Exercise prompt:
Restate, exactly and only, the lines from the first through the line containing "np.column_stack([a, b1, b])])".

Recorded data:
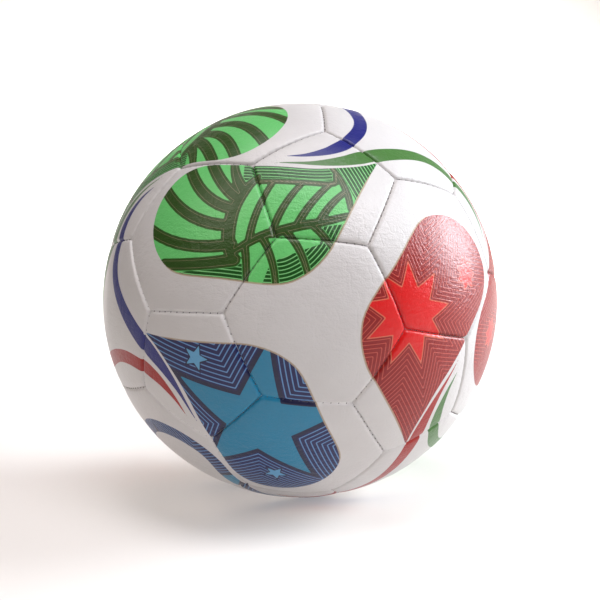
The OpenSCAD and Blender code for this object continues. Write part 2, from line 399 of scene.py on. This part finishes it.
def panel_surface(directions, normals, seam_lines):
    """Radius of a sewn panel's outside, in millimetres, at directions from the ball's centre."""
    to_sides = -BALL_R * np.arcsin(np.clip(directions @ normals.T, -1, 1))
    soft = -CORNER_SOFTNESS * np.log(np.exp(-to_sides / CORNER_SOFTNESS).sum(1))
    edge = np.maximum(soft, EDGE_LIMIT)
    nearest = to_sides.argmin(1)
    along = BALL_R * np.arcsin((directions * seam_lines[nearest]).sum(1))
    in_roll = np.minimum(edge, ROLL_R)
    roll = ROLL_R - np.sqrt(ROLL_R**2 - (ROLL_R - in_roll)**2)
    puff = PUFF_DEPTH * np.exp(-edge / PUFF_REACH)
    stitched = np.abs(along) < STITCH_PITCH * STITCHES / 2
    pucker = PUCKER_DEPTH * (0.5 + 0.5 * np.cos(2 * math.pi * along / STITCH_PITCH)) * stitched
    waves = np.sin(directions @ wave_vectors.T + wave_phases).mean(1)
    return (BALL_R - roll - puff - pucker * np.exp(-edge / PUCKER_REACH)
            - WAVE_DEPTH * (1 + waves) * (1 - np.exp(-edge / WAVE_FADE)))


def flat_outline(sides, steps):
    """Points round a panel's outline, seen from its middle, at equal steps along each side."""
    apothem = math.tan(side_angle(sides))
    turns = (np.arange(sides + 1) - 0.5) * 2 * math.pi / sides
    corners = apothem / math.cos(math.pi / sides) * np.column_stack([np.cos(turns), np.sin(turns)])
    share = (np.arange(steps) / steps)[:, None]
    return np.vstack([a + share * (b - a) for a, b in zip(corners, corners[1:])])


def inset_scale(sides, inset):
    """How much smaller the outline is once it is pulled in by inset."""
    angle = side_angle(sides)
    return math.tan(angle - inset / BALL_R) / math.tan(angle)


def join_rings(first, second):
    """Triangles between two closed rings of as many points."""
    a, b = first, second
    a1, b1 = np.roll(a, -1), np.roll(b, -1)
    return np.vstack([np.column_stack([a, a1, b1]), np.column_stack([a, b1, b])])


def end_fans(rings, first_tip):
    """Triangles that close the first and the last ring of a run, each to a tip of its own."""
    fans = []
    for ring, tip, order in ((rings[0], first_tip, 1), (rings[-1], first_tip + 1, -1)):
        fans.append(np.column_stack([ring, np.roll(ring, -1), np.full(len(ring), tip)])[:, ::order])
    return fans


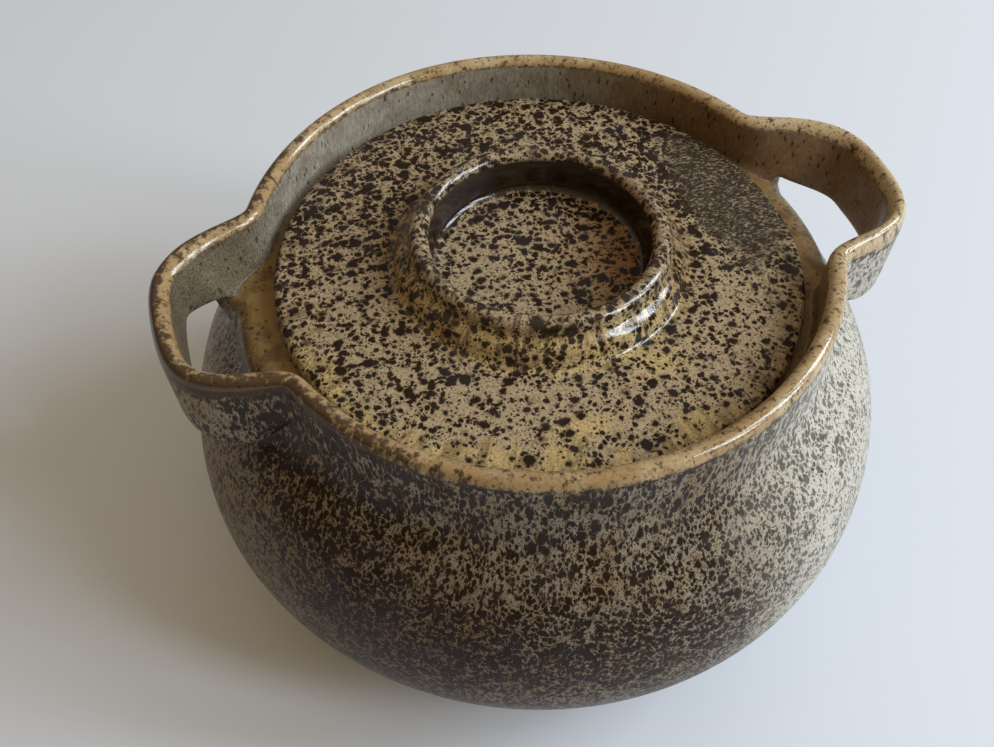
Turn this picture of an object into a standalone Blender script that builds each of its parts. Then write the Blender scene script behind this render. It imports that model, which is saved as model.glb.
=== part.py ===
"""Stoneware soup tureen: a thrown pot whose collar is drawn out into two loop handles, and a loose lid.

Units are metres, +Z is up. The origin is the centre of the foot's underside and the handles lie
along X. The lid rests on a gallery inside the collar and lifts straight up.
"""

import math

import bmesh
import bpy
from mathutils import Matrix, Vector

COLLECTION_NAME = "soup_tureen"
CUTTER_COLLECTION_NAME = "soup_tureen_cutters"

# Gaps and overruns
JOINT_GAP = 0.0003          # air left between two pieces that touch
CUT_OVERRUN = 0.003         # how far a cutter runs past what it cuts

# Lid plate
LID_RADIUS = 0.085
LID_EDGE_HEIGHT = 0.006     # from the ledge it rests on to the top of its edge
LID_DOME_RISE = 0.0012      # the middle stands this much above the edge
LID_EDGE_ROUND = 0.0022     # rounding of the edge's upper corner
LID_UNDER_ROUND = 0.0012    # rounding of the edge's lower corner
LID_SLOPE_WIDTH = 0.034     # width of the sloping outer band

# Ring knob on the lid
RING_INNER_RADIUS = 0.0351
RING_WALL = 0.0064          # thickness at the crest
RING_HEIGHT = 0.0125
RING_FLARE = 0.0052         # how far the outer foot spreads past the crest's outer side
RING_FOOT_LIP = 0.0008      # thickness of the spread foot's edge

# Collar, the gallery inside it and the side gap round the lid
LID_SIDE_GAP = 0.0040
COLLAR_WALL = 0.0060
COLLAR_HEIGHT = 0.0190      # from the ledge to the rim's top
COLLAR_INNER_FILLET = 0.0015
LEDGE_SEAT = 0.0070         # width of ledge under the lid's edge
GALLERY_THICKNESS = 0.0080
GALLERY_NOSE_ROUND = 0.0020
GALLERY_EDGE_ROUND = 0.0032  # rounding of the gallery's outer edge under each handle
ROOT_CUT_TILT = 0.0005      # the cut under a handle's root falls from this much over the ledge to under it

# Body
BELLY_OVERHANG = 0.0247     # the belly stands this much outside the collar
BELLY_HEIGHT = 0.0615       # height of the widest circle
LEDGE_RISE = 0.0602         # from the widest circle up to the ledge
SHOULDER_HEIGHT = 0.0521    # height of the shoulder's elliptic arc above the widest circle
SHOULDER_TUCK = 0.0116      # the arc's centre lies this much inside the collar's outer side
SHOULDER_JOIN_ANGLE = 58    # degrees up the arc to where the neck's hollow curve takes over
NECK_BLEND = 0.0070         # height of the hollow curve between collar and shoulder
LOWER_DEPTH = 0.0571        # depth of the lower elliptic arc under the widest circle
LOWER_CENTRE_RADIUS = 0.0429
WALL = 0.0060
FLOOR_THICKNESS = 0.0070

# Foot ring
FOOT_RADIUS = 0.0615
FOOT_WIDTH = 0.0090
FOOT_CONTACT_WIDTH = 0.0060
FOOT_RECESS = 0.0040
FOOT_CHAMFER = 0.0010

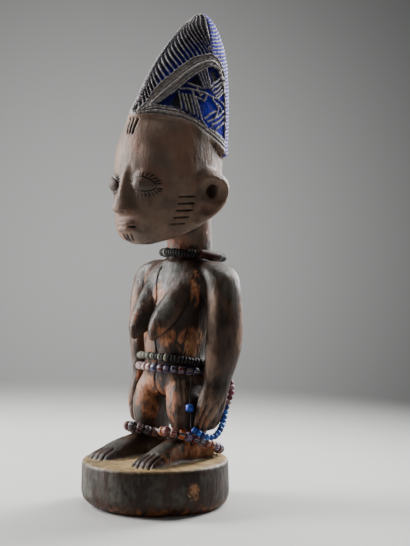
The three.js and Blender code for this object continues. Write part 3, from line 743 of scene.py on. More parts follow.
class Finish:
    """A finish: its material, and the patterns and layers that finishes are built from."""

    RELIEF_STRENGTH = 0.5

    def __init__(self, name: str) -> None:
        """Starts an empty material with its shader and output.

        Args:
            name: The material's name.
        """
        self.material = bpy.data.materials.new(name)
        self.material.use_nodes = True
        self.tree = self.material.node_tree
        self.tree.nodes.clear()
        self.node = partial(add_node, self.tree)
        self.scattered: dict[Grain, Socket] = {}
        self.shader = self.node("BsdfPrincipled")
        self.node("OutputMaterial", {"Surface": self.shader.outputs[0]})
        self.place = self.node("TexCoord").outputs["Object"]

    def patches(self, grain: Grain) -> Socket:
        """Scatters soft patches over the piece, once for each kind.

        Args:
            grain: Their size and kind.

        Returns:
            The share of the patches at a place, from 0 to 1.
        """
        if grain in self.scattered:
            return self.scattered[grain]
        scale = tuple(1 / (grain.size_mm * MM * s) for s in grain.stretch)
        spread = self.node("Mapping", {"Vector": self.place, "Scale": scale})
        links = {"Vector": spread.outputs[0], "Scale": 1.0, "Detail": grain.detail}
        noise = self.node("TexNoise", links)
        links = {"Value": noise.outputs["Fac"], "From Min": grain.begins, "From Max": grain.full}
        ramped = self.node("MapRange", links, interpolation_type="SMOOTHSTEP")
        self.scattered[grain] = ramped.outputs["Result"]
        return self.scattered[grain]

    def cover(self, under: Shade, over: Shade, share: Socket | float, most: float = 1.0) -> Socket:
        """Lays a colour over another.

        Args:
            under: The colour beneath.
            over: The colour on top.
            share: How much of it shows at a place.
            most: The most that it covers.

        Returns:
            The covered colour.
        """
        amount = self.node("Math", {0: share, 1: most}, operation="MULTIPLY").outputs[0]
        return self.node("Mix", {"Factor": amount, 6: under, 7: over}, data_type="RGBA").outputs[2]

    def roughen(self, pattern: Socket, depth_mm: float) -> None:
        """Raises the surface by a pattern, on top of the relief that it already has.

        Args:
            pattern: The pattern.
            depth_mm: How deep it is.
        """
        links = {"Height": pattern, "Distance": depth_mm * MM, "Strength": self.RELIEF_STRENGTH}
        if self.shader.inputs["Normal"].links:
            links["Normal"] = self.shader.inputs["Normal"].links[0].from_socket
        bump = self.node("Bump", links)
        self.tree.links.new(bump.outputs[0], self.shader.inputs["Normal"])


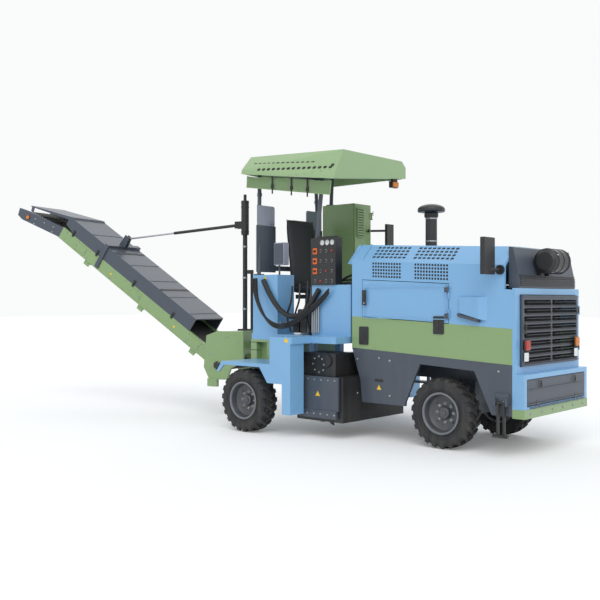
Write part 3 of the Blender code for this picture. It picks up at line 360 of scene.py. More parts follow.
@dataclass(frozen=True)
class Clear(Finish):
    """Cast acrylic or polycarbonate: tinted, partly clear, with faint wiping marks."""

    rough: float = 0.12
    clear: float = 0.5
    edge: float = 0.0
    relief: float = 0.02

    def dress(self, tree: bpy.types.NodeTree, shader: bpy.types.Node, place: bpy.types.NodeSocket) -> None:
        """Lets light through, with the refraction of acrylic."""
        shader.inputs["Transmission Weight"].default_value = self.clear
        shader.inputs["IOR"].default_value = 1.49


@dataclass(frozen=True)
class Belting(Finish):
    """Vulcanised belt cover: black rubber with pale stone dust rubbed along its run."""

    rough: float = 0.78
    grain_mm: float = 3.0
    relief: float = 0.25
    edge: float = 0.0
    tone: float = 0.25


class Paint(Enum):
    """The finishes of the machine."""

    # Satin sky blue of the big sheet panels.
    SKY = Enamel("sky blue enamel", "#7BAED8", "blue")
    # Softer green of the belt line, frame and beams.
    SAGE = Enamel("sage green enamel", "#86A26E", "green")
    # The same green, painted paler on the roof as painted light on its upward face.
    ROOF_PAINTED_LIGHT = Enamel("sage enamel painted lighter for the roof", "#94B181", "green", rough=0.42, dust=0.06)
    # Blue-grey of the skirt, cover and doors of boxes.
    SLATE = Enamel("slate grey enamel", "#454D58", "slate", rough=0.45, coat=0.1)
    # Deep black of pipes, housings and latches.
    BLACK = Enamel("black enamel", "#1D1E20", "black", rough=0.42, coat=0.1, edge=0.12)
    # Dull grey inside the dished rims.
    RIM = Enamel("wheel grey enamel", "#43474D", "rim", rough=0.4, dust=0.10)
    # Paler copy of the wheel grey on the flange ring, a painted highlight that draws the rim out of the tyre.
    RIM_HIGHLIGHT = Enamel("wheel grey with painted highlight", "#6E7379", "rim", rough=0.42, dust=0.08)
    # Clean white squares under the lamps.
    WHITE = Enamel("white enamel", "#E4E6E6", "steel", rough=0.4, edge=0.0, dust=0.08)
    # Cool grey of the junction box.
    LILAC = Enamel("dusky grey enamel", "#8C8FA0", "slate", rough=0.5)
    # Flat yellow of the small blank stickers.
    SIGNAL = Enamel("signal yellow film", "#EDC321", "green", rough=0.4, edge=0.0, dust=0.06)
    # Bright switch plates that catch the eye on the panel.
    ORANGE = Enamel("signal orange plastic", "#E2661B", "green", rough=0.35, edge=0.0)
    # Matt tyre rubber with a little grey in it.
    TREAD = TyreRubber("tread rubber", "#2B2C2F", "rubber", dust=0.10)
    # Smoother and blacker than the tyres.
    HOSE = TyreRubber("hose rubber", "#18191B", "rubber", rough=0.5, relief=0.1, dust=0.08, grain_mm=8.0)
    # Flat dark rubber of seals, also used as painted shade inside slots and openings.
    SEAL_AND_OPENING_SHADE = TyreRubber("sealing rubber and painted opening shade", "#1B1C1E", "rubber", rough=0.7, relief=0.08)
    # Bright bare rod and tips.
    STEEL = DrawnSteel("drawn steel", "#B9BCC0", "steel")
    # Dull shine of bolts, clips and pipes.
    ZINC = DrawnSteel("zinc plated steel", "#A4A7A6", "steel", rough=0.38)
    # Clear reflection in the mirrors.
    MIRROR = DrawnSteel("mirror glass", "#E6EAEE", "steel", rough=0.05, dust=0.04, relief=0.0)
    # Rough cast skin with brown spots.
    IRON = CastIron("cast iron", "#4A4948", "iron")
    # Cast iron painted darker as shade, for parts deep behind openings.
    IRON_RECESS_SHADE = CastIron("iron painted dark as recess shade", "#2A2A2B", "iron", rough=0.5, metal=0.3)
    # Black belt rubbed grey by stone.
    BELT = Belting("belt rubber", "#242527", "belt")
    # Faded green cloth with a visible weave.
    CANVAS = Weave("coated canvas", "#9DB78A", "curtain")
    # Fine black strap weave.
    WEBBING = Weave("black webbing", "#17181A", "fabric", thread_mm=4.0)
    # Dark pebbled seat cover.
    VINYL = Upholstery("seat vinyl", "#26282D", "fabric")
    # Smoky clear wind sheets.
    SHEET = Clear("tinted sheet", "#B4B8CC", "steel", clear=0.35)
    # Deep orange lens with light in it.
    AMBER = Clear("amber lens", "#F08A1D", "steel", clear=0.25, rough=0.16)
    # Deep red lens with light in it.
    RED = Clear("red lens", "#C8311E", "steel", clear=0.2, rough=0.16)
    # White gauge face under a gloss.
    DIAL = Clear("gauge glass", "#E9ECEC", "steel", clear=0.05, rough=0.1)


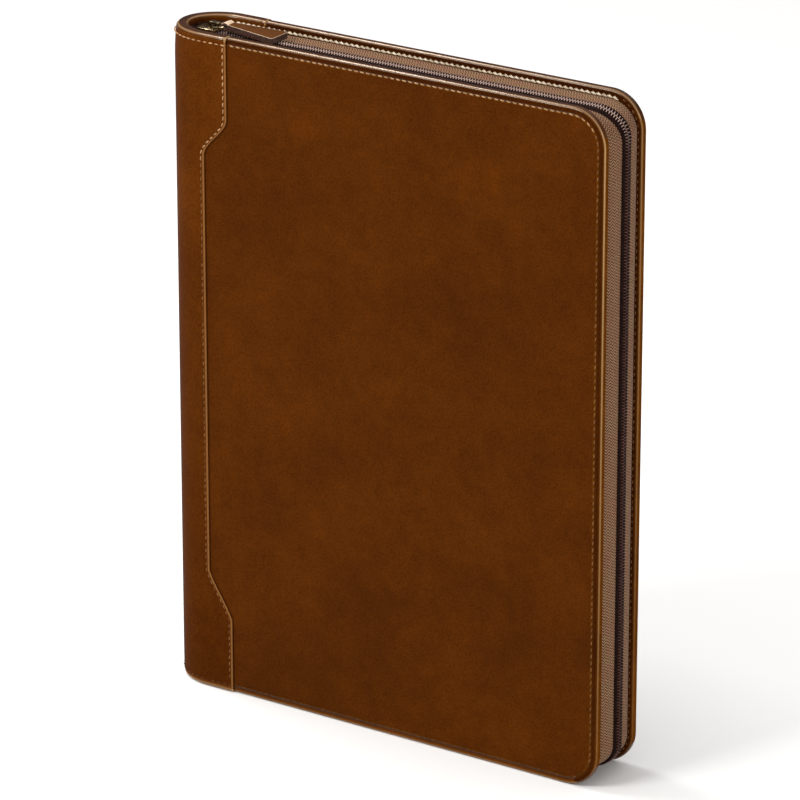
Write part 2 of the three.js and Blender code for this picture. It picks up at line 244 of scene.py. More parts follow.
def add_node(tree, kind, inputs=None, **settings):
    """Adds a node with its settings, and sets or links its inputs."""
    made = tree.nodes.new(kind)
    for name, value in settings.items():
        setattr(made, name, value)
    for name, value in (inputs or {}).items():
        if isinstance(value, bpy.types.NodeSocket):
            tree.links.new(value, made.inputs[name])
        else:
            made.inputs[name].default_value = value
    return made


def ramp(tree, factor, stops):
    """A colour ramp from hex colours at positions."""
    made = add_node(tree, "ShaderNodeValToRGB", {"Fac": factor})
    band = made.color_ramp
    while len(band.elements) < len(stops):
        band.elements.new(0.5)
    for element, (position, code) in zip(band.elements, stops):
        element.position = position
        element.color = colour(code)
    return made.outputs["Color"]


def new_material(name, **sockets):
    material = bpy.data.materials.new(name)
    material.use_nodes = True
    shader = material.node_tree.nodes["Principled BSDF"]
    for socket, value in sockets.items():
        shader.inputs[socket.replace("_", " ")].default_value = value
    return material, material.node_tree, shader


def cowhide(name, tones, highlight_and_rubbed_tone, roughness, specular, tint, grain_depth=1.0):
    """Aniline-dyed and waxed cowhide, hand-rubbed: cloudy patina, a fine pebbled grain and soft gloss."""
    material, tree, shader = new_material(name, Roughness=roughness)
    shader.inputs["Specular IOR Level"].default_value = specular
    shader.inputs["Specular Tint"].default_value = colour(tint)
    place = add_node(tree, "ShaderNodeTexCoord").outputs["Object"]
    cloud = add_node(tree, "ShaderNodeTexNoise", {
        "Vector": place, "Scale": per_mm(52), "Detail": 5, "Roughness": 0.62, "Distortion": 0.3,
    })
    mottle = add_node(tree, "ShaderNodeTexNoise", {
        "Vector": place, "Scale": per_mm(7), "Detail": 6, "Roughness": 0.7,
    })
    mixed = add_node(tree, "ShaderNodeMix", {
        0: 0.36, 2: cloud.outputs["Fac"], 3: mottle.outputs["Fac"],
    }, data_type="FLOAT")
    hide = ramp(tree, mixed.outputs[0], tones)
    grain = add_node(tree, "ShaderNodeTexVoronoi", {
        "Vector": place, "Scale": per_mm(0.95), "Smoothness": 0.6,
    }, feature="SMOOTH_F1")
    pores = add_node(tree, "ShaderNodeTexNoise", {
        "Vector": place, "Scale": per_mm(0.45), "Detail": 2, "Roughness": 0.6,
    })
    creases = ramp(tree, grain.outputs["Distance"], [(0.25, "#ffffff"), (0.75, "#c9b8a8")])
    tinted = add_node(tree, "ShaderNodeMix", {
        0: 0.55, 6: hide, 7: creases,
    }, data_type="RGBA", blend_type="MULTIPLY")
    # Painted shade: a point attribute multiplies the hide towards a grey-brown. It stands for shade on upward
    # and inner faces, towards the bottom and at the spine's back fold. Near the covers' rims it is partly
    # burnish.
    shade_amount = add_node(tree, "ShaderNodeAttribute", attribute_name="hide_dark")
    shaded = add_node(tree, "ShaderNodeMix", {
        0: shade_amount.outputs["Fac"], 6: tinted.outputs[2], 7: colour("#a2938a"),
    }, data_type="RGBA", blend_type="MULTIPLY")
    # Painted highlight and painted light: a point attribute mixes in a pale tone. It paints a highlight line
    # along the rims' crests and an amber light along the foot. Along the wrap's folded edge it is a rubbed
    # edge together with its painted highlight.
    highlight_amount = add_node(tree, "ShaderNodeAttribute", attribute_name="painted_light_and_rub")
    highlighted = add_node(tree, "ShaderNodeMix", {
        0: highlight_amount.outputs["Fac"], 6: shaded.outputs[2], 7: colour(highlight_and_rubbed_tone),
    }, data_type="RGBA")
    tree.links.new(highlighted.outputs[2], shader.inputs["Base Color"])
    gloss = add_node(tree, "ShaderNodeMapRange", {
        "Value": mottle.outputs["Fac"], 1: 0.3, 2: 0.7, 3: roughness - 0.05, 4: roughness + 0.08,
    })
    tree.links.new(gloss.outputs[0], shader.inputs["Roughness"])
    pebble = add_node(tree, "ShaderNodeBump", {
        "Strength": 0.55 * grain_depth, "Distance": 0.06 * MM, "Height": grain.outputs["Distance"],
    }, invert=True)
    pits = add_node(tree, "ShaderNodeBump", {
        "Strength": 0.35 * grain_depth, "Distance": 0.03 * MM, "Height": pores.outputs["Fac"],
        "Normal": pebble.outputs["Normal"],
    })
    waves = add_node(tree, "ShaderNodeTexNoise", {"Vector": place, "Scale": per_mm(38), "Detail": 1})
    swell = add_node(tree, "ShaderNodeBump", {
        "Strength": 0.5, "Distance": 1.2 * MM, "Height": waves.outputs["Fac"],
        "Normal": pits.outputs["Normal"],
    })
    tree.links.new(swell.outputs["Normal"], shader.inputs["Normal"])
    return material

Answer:
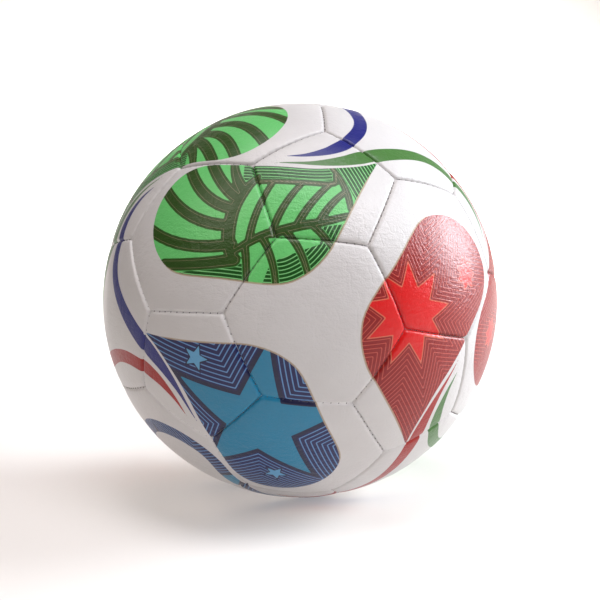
The OpenSCAD and Blender code for this object continues. Write part 2, from line 399 of scene.py on. This part finishes it.
def panel_surface(directions, normals, seam_lines):
    """Radius of a sewn panel's outside, in millimetres, at directions from the ball's centre."""
    to_sides = -BALL_R * np.arcsin(np.clip(directions @ normals.T, -1, 1))
    soft = -CORNER_SOFTNESS * np.log(np.exp(-to_sides / CORNER_SOFTNESS).sum(1))
    edge = np.maximum(soft, EDGE_LIMIT)
    nearest = to_sides.argmin(1)
    along = BALL_R * np.arcsin((directions * seam_lines[nearest]).sum(1))
    in_roll = np.minimum(edge, ROLL_R)
    roll = ROLL_R - np.sqrt(ROLL_R**2 - (ROLL_R - in_roll)**2)
    puff = PUFF_DEPTH * np.exp(-edge / PUFF_REACH)
    stitched = np.abs(along) < STITCH_PITCH * STITCHES / 2
    pucker = PUCKER_DEPTH * (0.5 + 0.5 * np.cos(2 * math.pi * along / STITCH_PITCH)) * stitched
    waves = np.sin(directions @ wave_vectors.T + wave_phases).mean(1)
    return (BALL_R - roll - puff - pucker * np.exp(-edge / PUCKER_REACH)
            - WAVE_DEPTH * (1 + waves) * (1 - np.exp(-edge / WAVE_FADE)))


def flat_outline(sides, steps):
    """Points round a panel's outline, seen from its middle, at equal steps along each side."""
    apothem = math.tan(side_angle(sides))
    turns = (np.arange(sides + 1) - 0.5) * 2 * math.pi / sides
    corners = apothem / math.cos(math.pi / sides) * np.column_stack([np.cos(turns), np.sin(turns)])
    share = (np.arange(steps) / steps)[:, None]
    return np.vstack([a + share * (b - a) for a, b in zip(corners, corners[1:])])


def inset_scale(sides, inset):
    """How much smaller the outline is once it is pulled in by inset."""
    angle = side_angle(sides)
    return math.tan(angle - inset / BALL_R) / math.tan(angle)


def join_rings(first, second):
    """Triangles between two closed rings of as many points."""
    a, b = first, second
    a1, b1 = np.roll(a, -1), np.roll(b, -1)
    return np.vstack([np.column_stack([a, a1, b1]), np.column_stack([a, b1, b])])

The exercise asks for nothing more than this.